Set exercise
List each line of the data in which the string "type" appears.

Material shown
------------------------------------------------------------

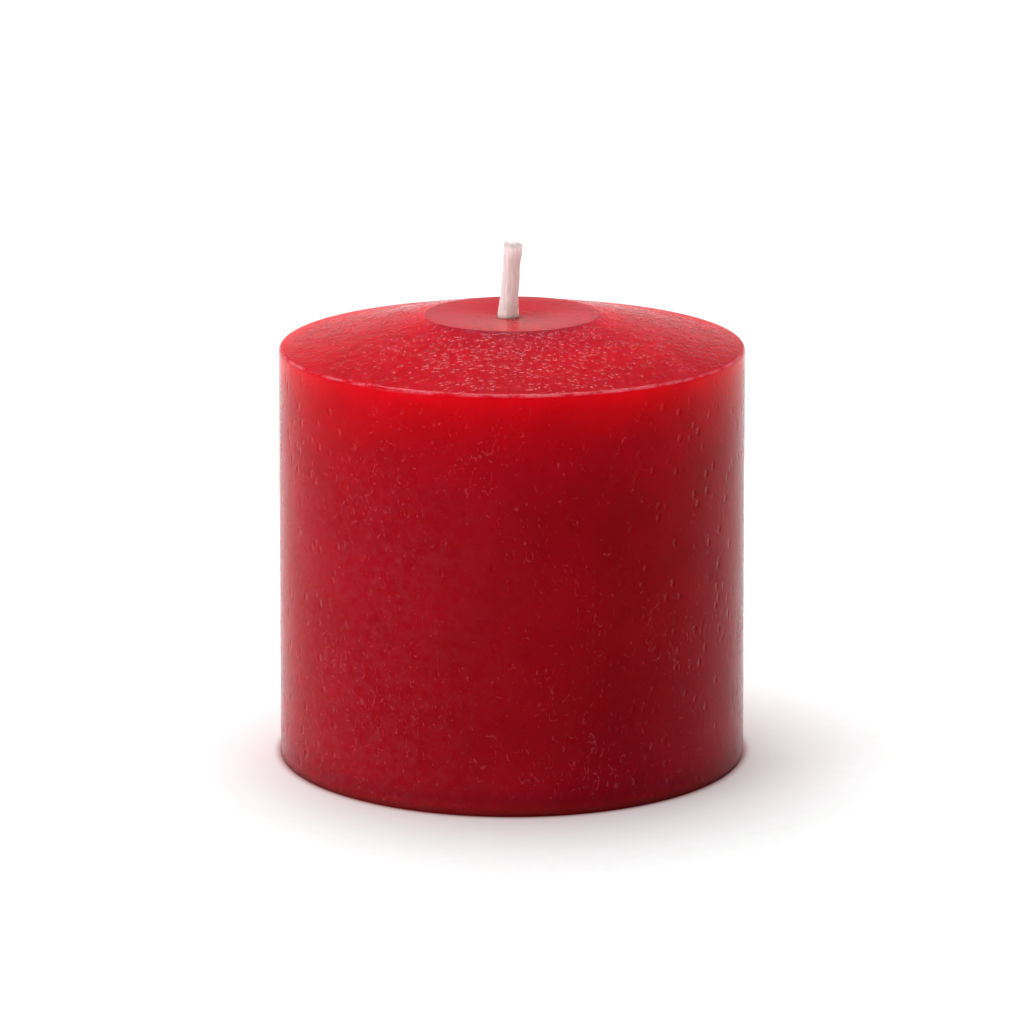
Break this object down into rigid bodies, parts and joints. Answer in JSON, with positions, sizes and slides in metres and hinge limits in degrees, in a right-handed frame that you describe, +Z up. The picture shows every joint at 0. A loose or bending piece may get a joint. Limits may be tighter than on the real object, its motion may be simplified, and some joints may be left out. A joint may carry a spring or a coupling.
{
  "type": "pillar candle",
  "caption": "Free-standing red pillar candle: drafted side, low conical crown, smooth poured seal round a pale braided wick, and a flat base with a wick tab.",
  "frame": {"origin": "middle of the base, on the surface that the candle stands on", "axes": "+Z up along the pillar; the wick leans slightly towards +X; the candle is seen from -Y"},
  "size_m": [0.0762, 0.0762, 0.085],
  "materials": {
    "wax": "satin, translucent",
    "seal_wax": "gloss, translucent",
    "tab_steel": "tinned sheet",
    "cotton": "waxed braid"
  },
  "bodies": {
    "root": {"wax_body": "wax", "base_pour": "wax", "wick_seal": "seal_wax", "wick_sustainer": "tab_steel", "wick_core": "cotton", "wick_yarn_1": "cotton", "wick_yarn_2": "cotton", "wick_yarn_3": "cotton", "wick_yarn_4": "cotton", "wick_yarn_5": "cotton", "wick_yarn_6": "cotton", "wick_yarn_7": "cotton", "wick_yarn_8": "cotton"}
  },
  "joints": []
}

------------------------------------------------------------

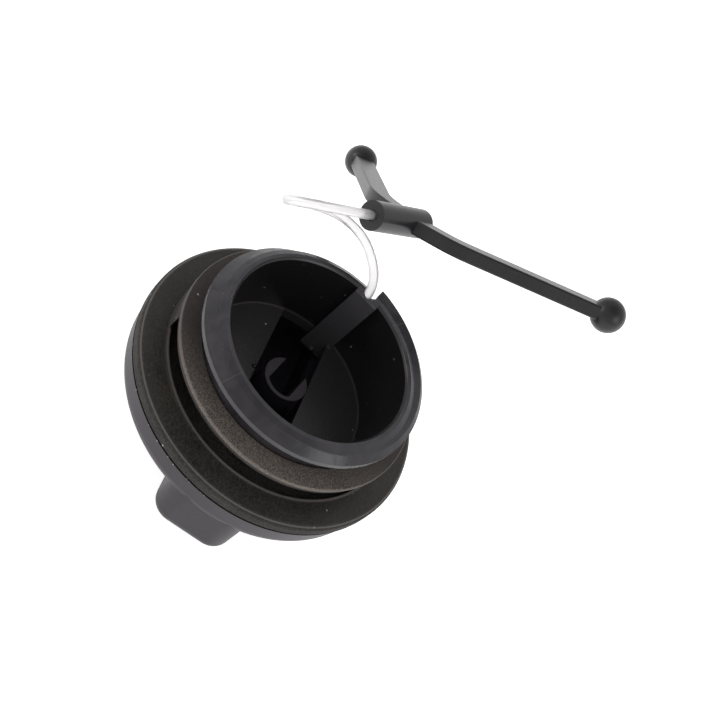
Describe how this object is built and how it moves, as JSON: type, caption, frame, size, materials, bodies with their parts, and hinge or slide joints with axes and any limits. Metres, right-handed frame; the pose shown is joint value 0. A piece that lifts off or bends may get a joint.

------------------------------------------------------------

Worked answer
  "type": "pillar candle",
Describe how this object is built and how it moves, as JSON: type, caption, frame, size, materials, bodies with their parts, and hinge or slide joints with axes and any limits. Metres, right-handed frame; the pose shown is joint value 0. A piece that lifts off or bends may get a joint.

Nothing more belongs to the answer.